Travelers will have to pay 3.3 million rials (about $28) in tax upon their second exit from all land, air and sea borders of Iran and 4.4 million rials (around $38) for their third and further consecutive exits.
Outbound travelers had to pay only 1.1 million rials ($9.4) previously upon exiting the country.
When unveiled as part of the government's fiscal 2017-18 Budget Law, the measure faced harsh criticism, but ultimately failed to prevent its implementation.
Initially, authorities hailed lower outbound travel a positive development since it means less money exiting the country.
As Iranians were showing less favor to their perennially attractive destinations abroad–albeit not by choice–policymakers expected to take advantage to streamline local travels and attract more foreign tourists to boost the country's strained foreign currency reserves.
"It seems that by making local destinations more attractive, we can redirect money spent by Iranian tourists in foreign destinations toward domestic destinations and boost local communities," Mohammad Khayatian, deputy for tourism affairs at Iran's Cultural Heritage, Handicrafts and Tourism Organization, said.
The forex crisis in this way helped Iran take better care of its hard currency reserves, especially since experts and private sector figures had long cautioned that too much forex is exiting the country. The main reason behind increased outbound travels prior to the currency crisis was that the government was artificially keeping foreign exchange rates down by subsidizing them, as it brought general inflation down to single-digit levels after more than two-and-a-half decades.
Pundits observed on many occasions that by forcibly keeping foreign exchange rates down, the government was in effect handing out foreign currency subsidies to foreign countries, leading to a considerable recession for local travels.
Various local tourist destinations were increasingly finding that they no longer had the capacity to compete with attractive foreign destinations.
The government, in a controversial move on April 10, tried to fix the rate of the rial at 42,000 rials to the US dollar. It announced that Iranians wishing to travel to other countries will be eligible to receive €500 and €1,000 in cheap government currency for neighboring and far countries respectively.

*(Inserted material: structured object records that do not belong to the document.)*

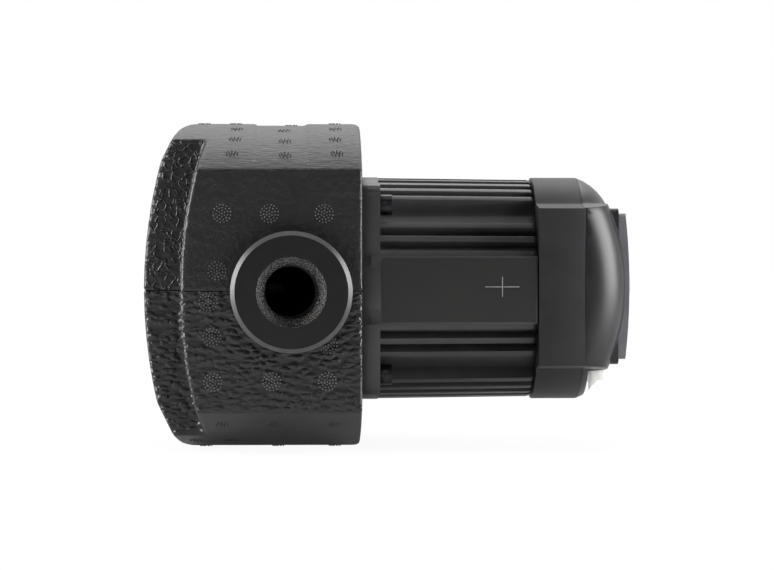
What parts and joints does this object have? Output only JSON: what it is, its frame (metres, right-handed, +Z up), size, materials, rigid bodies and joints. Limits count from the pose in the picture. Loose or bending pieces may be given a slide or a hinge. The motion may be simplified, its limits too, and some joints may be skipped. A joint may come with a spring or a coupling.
{
  "type": "circulation pump",
  "caption": "Wet-rotor circulation pump with threaded in-line ports, a split foam shell, a finned motor and a control box with a push button.",
  "frame": {"origin": "centre of the front port's face, on the pipe's axis", "axes": "+X along the motor's axis towards the control panel, +Y along the pipe from the front port to the back port, +Z up, away from the power inlet"},
  "size_m": [0.2014, 0.18, 0.1342],
  "materials": {
    "cast_casing": "black coated casting",
    "expanded_foam": "black expanded bead foam, pebbled",
    "painted_housing": "black painted die casting",
    "screw_steel": "blackened steel",
    "plain_steel": "stainless sheet",
    "label_film": "satin film",
    "box_plastic": "fine moulded texture",
    "cover_plastic": "semi-gloss moulded",
    "panel_plastic": "satin moulded",
    "panel_film": "satin film",
    "button_plastic": "satin moulded",
    "clear_plastic": "clear moulded",
    "pale_nylon": "natural nylon",
    "black_rubber": "moulded rubber",
    "carbon": "pressed carbon",
    "shaft_ceramic": "ground ceramic",
    "magnet_core": "pressed magnet",
    "impeller_plastic": "glass-filled moulding",
    "laminations": "stacked sheet",
    "copper_wire": "enamelled copper",
    "board_green": "coated circuit board",
    "capacitor_sleeve": "shrunk sleeve",
    "tinned_brass": "plated"
  },
  "bodies": {
    "root": {"pump_casing": "cast_casing", "neck_ring": "plain_steel", "casing_gasket": "black_rubber", "bearing_plate": "plain_steel", "front_bearing": "carbon", "rotor_can": "plain_steel", "rear_bearing": "carbon", "stator_core": "laminations", "stator_bobbins": "pale_nylon", "stator_windings": "copper_wire", "motor_housing": "painted_housing", "flange_screws": "screw_steel", "rating_label": "label_film", "box_gasket": "black_rubber", "control_box": "box_plastic", "box_screws": "plain_steel", "lead_grommet": "black_rubber", "circuit_board": "board_green", "filter_capacitor": "capacitor_sleeve", "choke_coil": "copper_wire", "power_inlet": "pale_nylon", "power_pins": "tinned_brass", "control_cover": "cover_plastic", "control_panel": "panel_plastic", "panel_overlay": "panel_film", "indicator_lenses": "clear_plastic", "display_board": "board_green", "button_switch": "tinned_brass"},
    "rotor": {"shaft": "shaft_ceramic", "rotor_core": "magnet_core", "rotor_sleeve": "plain_steel", "thrust_ring": "carbon", "impeller": "impeller_plastic", "impeller_shroud": "impeller_plastic"},
    "button": {"mode_button": "button_plastic"},
    "upper_foam": {"upper_insulation_shell": "expanded_foam"},
    "lower_foam": {"lower_insulation_shell": "expanded_foam"}
  },
  "joints": [
    {"name": "rotor_spin", "type": "hinge", "parent": "root", "child": "rotor", "pos_m": [0, 0.09, 0], "axis": [1, 0, 0], "continuous": true},
    {"name": "button_press", "type": "slide", "parent": "root", "child": "button", "axis": [-1, 0, 0], "range_m": [0, 0.001], "stiffness_N_per_m": 800, "springref_m": -0.001},
    {"name": "upper_foam_lift", "type": "slide", "parent": "root", "child": "upper_foam", "axis": [0, 0, 1], "range_m": [0, 0.09]},
    {"name": "lower_foam_pull", "type": "slide", "parent": "root", "child": "lower_foam", "axis": [0, 0, -1], "range_m": [0, 0.09]}
  ]
}
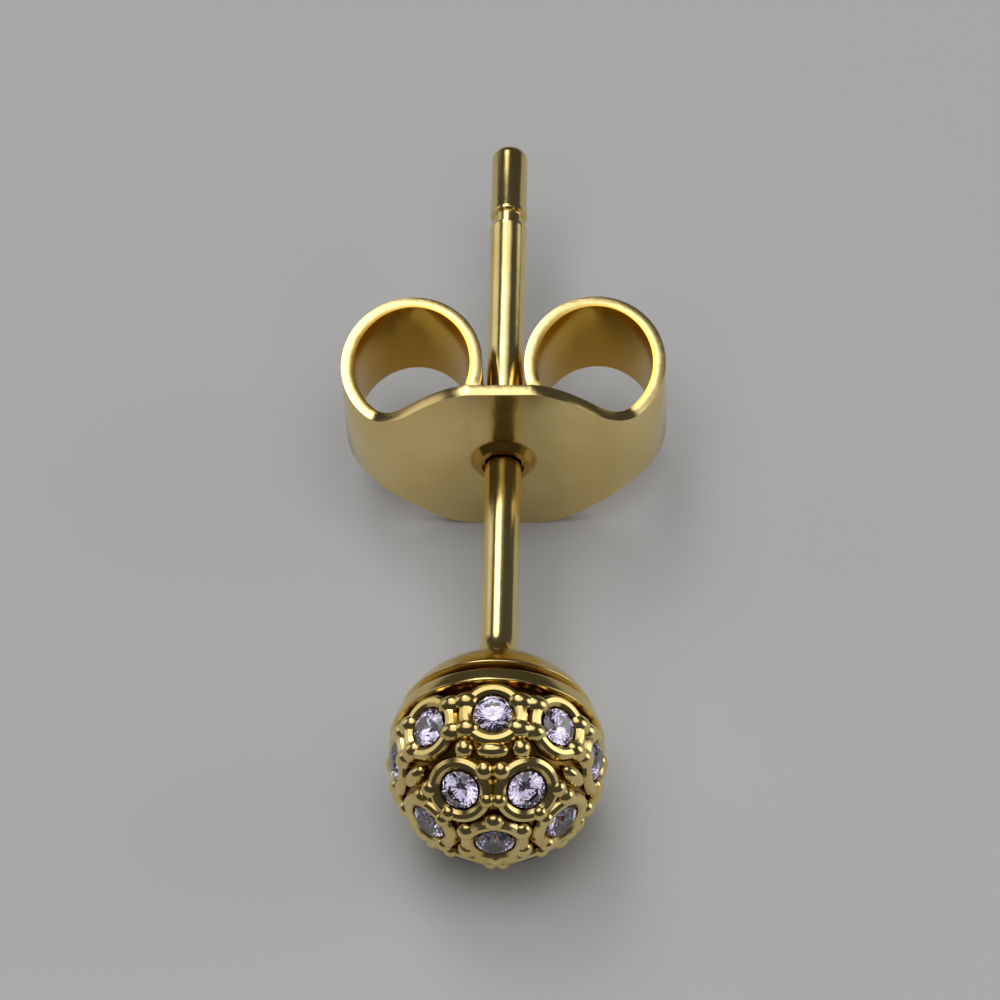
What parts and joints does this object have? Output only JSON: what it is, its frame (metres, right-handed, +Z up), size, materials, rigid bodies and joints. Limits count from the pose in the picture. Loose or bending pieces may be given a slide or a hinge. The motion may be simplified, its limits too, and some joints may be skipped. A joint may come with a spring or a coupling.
{
  "type": "ball stud earring",
  "caption": "Pave ball stud earring for a pierced ear: a ball set with small clear stones on a straight notched post, with a looped butterfly back that slides on and grips the post.",
  "frame": {"origin": "on the surface that the earring rests on, under the middle of its length", "axes": "+Z up; +Y from the ball along the post to its tip, in plan; +X across the butterfly back"},
  "size_m": [0.0062, 0.0164, 0.004],
  "materials": {
    "gold_ball_and_post": "gold plated and polished",
    "gold_back": "gold plated, satin faces and polished edges",
    "clear_stones": "round brilliant cut cubic zirconia"
  },
  "bodies": {
    "stud": {"ball_and_post": "gold_ball_and_post"},
    "back": {"butterfly_back": "gold_back"}
  },
  "joints": [
    {"name": "back_slide", "type": "slide", "parent": "stud", "child": "back", "axis": [0, 1, 0], "range_m": [-0.0041, 0.0081]}
  ]
}
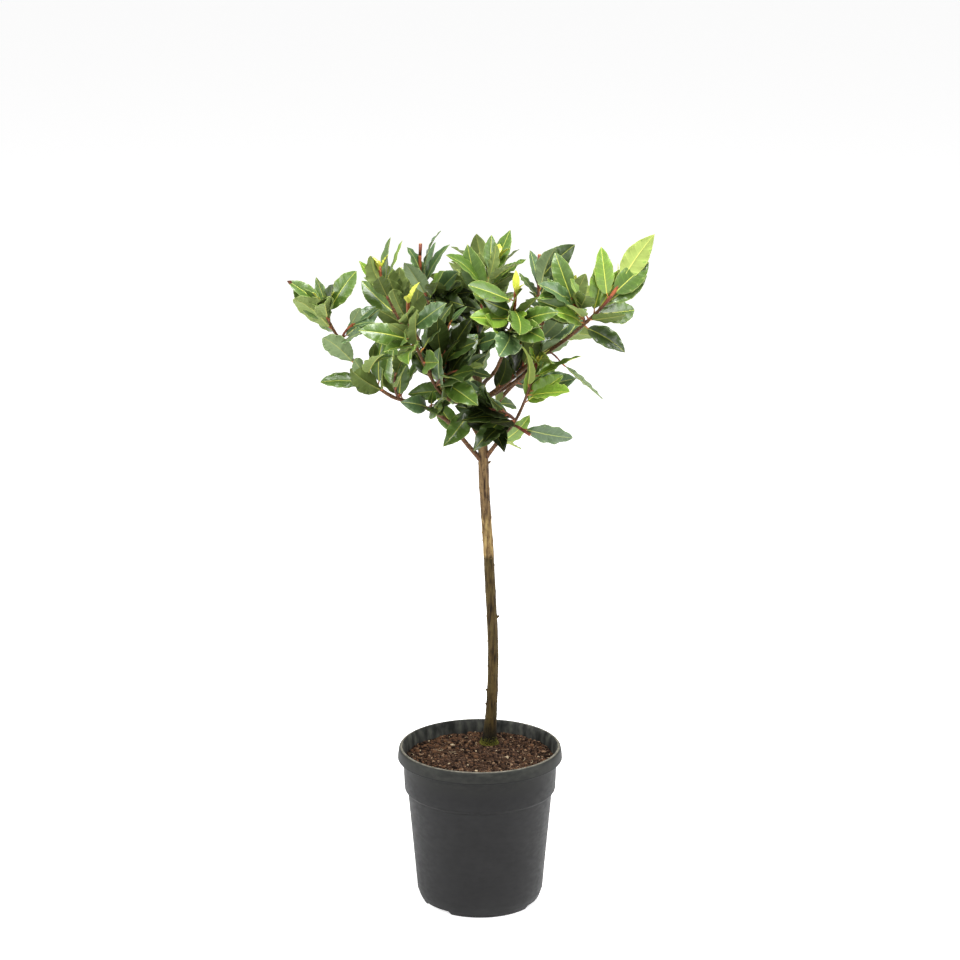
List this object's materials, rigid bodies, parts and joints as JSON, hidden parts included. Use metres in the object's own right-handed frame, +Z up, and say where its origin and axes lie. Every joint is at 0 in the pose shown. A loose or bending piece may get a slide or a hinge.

The measure was terminated on Aug. 5 after much criticism and handing out millions of dollars to people and travel agencies that were quick to take advantage of the scheme.
Data published by the Central Bank of Iran on July 17 showed that the government spent $312 million this way in roughly three months after fixing the rial rate.
Despite all the positive expectations as a result of the decline in foreign visits by Iranians, Hormatollah Rafiei, the head of Travel Agents Guild Association, recently said the decline in international travels by Iranians has not been offset by an expected rise in domestic travels.
“Those who can no longer afford travelling abroad have not shifted to destinations at home. Domestic and international travelers have different interests and preferences,” he told ISNA.
Rafiei lamented that unstable foreign currency rates have derailed travel agencies’ plans.
Noting that it takes at least two weeks from the time a travel package is planned to the date it is marketed, he added that fluctuations of foreign currency rates are so wild, you can’t set a stable rate.
Referring to the eroding purchasing power of Iranians, Rafiei said, “Travelling is not a priority for most people, particularly now that prices of some consumer goods have risen astronomically.”
Growth in Inbound Tourism
Latest data on the number of foreign tourists visiting Iran show over six million tourists visited the country during the nine months to Dec. 21 to register a 54% growth compared with last year's corresponding period, the head of Iran's Cultural Heritage, Handcrafts and Tourism Organization, Ali Asghar Mounesan, said.
In the month to Dec. 21 alone, about 800,000 tourists traveled to Iran, indicating more than a 100% growth compared to the 385,000 who visited during last year's similar month.
"The development of tourism infrastructure, considerable investments in tourism sector, issuance of electronic visa and visa waiver for target countries could be considered the main reasons for the growth in the number of foreign travelers," Mounesan said.
A majority of foreign travelers visiting Iran are from neighboring countries, namely Iraq, Turkey, Russia, Turkmenistan, Azerbaijan and Armenia.
Germans top the list of European tourists to Iran followed by the French and Italians.
According to Foreign Ministry's Spokesman Bahram Qasemi, 1,880 US citizens traveled to Iran during the nine months under review.
The drop in the value of national currency since the beginning of the current fiscal year in March has helped attract more foreigners to the country, as travelling to and shopping in Iran are now significantly cheaper for foreigners.